Quote exactly the lines spanning from the top of the data below to the line that contains "on its studs.", including both.

#### Data excerpt
>>>
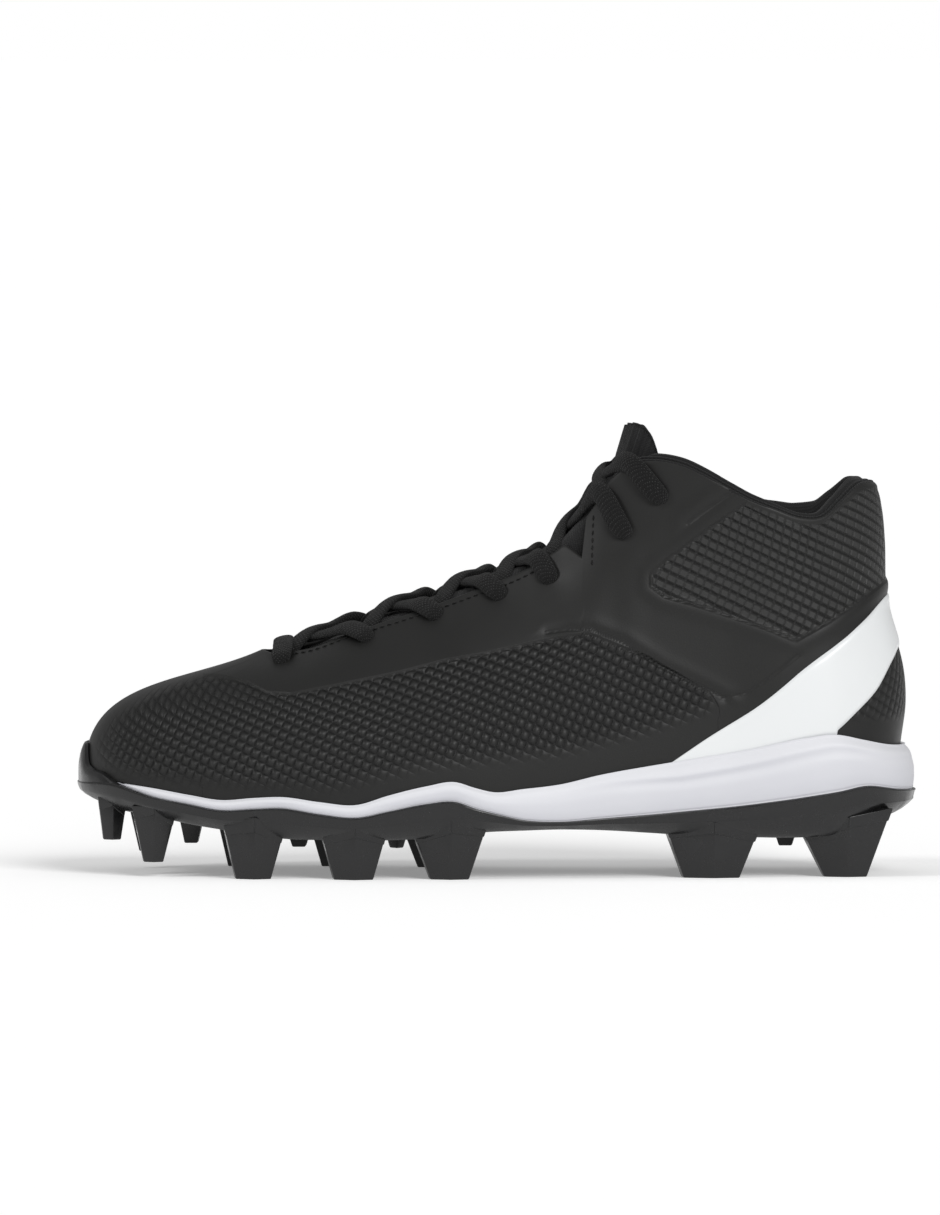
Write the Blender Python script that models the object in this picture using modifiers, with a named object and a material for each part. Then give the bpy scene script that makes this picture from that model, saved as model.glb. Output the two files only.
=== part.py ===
"""Mid-cut american football cleat for the left foot, standing empty on its studs.

The toe points to -X, the outer (lateral) side faces -Y and +Z is up. Everything is worked out from
two ideas. A station round the foot, called way, runs from 0 at the toe to 1 at the heel on the outer
side, and on to 2 back at the toe on the inner side. A share called along runs from 0 at the front of
the toe bumper to 1 at the back of the midsole. Tables hold shares of the named sizes below.
"""

import bpy
import bmesh
import numpy as np
from mathutils import Vector

# Driving sizes, in metres
LENGTH = 0.297
BALL_WIDTH = 0.098
HEEL_WIDTH = 0.066
COLLAR_WIDTH = 0.069
COLLAR_HEIGHT = 0.133
STUD_HEIGHT = 0.014
SOLE_DEPTH = 0.0373
HEEL_FLARE = 0.0056
THROAT_SHIFT = 0.003

# Walls and clearances, in metres
UPPER_WALL = 0.0022
GAP = 0.0004
BAND_THICK = 0.0007
WRAP_THICK = 0.0020
PAD_THICK = 0.0040
TONGUE_THICK = 0.0045
TONGUE_GAP = 0.0010
INSOLE_THICK = 0.0040
LACE_WIDTH = 0.0066
LACE_THICK = 0.0022
# How far one lace of a crossing rides over the other, as a share of the lace's thickness
LACE_PASS = 0.6
EYELET_RADIUS = 0.0024
# How far in from the edge the joint of midsole and outsole turns level, and how deep studs reach
# into the plate
CORE_INSET = 0.0065
STUD_ROOT = 0.0030

# Where the width changes from the ball's to the heel's, as shares of the length
WAIST_START = 0.40
WAIST_END = 0.75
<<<
#### Solution for this problem
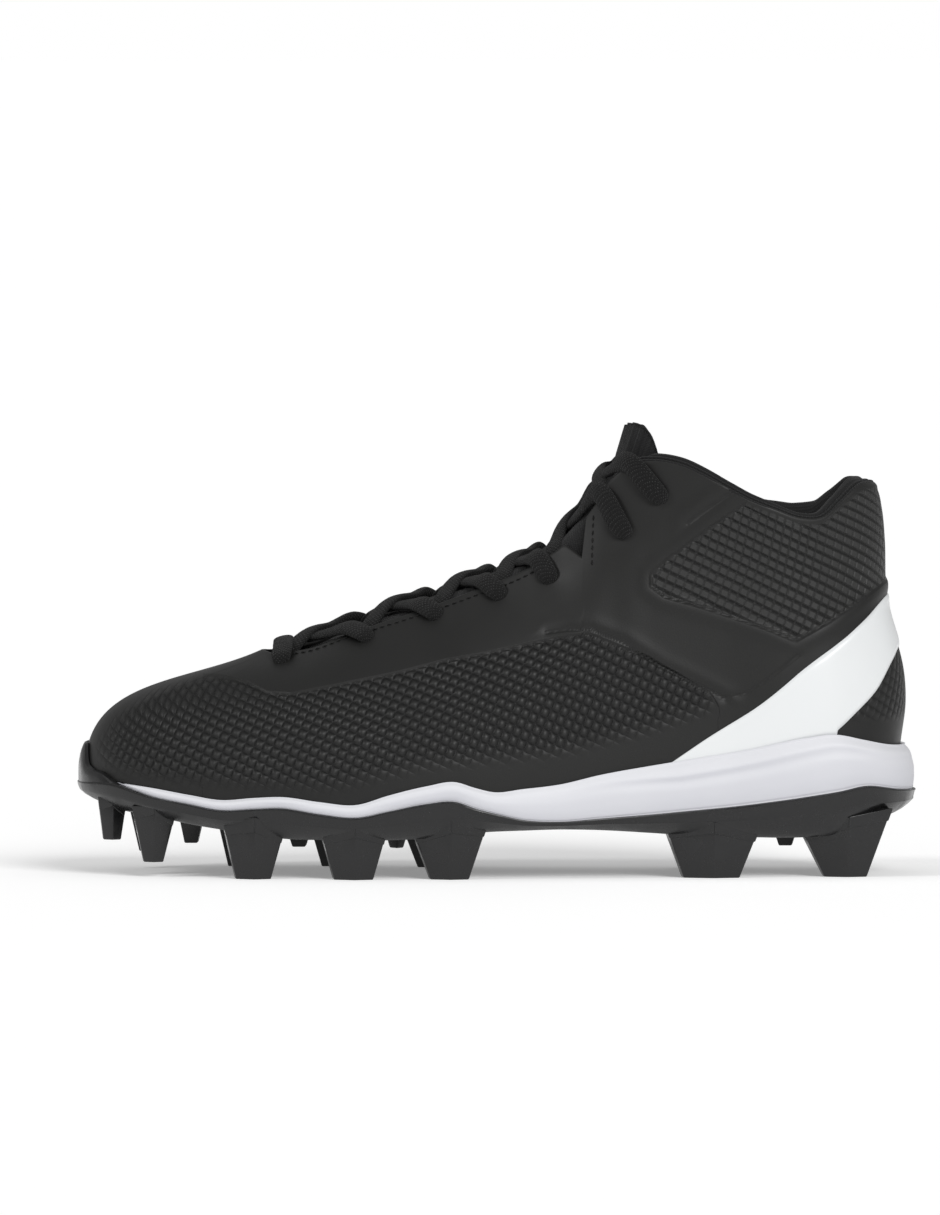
Write the Blender Python script that models the object in this picture using modifiers, with a named object and a material for each part. Then give the bpy scene script that makes this picture from that model, saved as model.glb. Output the two files only.
=== part.py ===
"""Mid-cut american football cleat for the left foot, standing empty on its studs.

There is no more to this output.